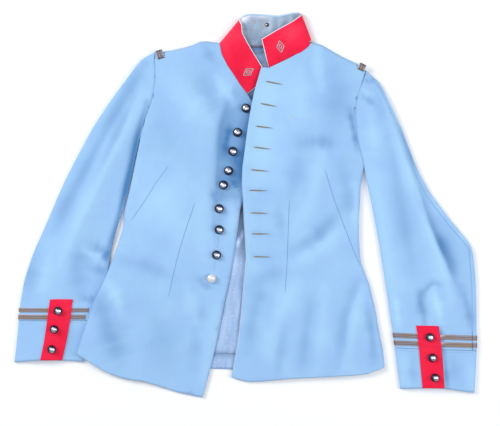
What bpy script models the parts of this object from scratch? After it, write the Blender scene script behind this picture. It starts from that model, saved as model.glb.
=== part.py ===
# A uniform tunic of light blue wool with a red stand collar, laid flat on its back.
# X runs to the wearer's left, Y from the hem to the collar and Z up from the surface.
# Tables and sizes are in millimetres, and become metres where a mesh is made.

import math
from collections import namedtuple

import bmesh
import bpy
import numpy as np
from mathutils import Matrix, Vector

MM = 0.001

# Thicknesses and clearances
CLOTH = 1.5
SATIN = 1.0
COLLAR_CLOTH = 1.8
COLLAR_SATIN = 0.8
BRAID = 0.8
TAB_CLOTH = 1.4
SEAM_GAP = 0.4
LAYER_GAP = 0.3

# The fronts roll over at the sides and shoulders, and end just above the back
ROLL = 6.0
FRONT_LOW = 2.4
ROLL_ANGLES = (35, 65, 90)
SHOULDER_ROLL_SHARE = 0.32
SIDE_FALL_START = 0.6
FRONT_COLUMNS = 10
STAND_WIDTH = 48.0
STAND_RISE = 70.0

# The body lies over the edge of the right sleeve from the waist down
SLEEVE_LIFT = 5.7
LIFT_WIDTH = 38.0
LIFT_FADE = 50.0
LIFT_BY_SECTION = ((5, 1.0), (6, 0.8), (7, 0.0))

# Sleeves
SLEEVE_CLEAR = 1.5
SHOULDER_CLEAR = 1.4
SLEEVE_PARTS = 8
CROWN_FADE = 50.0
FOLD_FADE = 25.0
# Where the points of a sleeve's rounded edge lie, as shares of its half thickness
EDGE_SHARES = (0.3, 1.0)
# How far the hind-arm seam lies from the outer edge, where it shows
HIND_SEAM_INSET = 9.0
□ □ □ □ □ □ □
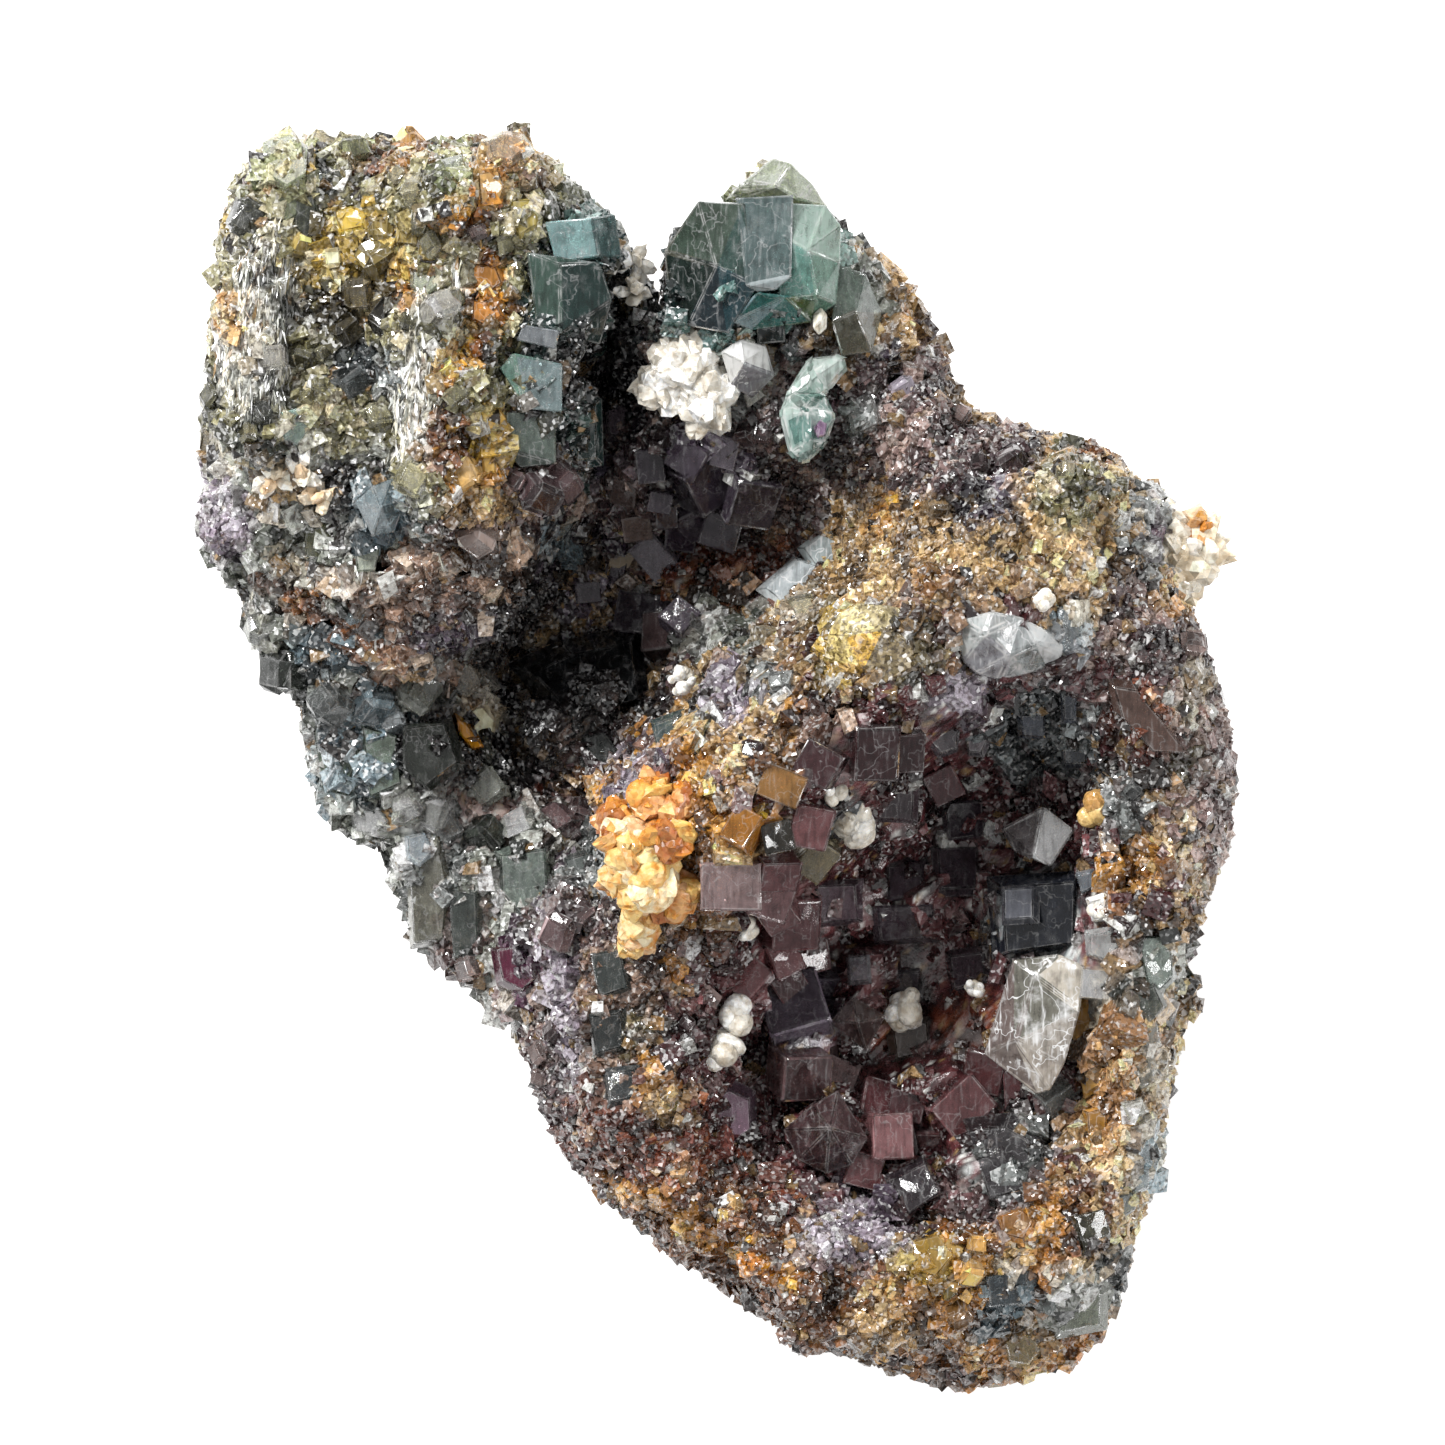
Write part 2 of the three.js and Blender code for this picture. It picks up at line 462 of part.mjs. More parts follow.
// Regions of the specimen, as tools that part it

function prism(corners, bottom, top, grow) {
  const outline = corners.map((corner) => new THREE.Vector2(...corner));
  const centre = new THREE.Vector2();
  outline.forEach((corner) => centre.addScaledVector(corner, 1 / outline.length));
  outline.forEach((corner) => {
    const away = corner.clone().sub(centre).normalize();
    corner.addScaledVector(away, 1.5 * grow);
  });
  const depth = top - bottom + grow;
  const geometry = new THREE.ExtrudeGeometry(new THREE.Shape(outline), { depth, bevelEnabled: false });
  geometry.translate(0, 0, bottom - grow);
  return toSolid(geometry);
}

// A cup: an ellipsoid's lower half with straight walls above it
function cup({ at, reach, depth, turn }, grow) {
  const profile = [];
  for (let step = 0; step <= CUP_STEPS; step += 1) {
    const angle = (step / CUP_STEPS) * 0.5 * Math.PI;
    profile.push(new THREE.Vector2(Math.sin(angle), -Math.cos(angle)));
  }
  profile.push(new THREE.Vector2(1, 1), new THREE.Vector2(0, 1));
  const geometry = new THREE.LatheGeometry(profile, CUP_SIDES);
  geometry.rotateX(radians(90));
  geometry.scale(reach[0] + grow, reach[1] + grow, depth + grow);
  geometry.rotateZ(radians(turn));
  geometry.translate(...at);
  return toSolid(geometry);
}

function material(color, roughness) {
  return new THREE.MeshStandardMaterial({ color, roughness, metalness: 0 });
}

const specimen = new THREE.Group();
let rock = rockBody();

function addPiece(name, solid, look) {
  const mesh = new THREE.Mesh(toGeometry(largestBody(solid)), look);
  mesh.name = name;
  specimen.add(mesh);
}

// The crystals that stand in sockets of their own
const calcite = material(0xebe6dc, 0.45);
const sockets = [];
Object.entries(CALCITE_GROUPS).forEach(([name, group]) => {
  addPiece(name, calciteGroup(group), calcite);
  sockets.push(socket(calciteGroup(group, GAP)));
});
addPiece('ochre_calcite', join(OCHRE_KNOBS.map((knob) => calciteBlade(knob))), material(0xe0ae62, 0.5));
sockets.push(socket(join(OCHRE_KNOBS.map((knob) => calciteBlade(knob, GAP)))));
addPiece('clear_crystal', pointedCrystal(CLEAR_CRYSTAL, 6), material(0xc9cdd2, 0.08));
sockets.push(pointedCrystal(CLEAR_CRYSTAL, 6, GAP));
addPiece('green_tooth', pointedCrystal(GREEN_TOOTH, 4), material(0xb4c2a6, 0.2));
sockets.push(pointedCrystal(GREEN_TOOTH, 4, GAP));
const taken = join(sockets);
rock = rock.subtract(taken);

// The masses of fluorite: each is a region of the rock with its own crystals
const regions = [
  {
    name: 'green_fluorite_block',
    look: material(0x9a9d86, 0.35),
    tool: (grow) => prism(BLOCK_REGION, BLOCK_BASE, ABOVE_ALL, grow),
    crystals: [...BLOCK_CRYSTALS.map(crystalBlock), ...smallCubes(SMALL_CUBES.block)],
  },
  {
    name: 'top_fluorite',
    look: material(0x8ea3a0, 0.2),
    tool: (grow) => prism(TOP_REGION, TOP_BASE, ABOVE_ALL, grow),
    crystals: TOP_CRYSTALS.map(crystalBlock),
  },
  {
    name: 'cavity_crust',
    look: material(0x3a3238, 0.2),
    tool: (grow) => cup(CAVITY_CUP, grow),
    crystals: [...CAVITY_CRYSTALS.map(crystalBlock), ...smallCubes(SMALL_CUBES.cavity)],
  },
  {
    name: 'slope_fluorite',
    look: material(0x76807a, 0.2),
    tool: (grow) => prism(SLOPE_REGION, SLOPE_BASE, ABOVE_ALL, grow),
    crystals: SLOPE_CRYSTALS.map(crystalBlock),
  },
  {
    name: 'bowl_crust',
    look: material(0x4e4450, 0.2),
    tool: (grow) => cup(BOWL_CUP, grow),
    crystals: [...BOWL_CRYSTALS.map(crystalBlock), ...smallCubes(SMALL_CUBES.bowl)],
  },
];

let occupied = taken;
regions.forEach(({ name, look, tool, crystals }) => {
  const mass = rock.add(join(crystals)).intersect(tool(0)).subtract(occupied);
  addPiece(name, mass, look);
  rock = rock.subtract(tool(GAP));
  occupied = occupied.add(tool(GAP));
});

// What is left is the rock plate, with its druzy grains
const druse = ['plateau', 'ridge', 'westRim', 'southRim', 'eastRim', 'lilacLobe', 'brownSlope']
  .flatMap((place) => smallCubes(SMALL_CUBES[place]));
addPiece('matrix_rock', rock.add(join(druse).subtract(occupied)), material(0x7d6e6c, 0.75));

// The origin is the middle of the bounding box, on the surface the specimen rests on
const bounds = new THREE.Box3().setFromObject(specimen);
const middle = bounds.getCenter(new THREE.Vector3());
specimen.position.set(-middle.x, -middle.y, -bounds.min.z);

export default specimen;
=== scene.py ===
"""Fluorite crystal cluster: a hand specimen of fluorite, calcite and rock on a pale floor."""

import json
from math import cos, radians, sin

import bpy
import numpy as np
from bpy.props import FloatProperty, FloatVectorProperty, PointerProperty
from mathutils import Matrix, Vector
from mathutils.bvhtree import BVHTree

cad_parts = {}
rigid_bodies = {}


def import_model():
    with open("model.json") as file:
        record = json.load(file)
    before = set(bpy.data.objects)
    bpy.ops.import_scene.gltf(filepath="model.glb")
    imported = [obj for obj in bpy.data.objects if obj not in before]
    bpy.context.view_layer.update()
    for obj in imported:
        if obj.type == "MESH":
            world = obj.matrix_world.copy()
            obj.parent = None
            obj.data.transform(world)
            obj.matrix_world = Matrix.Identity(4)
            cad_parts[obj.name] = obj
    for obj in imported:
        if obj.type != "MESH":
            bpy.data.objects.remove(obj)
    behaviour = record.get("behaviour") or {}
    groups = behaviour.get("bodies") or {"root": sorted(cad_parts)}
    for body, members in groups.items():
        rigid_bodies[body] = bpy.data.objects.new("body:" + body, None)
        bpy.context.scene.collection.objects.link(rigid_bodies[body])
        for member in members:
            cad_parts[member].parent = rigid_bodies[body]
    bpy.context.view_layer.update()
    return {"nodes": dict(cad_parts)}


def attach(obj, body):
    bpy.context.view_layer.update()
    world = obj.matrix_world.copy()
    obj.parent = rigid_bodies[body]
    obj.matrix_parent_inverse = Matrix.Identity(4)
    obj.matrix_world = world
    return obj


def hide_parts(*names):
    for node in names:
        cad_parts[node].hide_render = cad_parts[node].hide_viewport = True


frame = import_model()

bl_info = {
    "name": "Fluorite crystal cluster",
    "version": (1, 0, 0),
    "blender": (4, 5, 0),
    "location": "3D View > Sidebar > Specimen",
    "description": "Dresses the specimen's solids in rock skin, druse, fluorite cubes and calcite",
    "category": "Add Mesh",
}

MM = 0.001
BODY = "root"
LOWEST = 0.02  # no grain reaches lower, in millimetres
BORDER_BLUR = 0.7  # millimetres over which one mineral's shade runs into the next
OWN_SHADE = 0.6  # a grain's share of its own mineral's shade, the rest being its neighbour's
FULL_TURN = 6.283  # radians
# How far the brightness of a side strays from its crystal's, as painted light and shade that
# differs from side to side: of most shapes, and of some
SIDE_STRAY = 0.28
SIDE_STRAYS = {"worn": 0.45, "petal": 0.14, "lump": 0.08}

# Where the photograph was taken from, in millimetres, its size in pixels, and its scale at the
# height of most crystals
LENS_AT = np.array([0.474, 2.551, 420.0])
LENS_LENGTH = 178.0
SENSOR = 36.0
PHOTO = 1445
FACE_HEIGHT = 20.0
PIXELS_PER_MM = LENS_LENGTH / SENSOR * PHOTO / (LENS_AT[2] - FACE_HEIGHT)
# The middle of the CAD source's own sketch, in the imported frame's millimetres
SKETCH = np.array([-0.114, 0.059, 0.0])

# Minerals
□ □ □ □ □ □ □
** Given task **
Output the section opening with the line that has "What bpy script" and closing with the line that has "from collections import namedtuple". Keep both end lines and leave out the rest.

** Answer to the exercise **
What bpy script models the parts of this object from scratch? After it, write the Blender scene script behind this picture. It starts from that model, saved as model.glb.
=== part.py ===
# A uniform tunic of light blue wool with a red stand collar, laid flat on its back.
# X runs to the wearer's left, Y from the hem to the collar and Z up from the surface.
# Tables and sizes are in millimetres, and become metres where a mesh is made.

import math
from collections import namedtuple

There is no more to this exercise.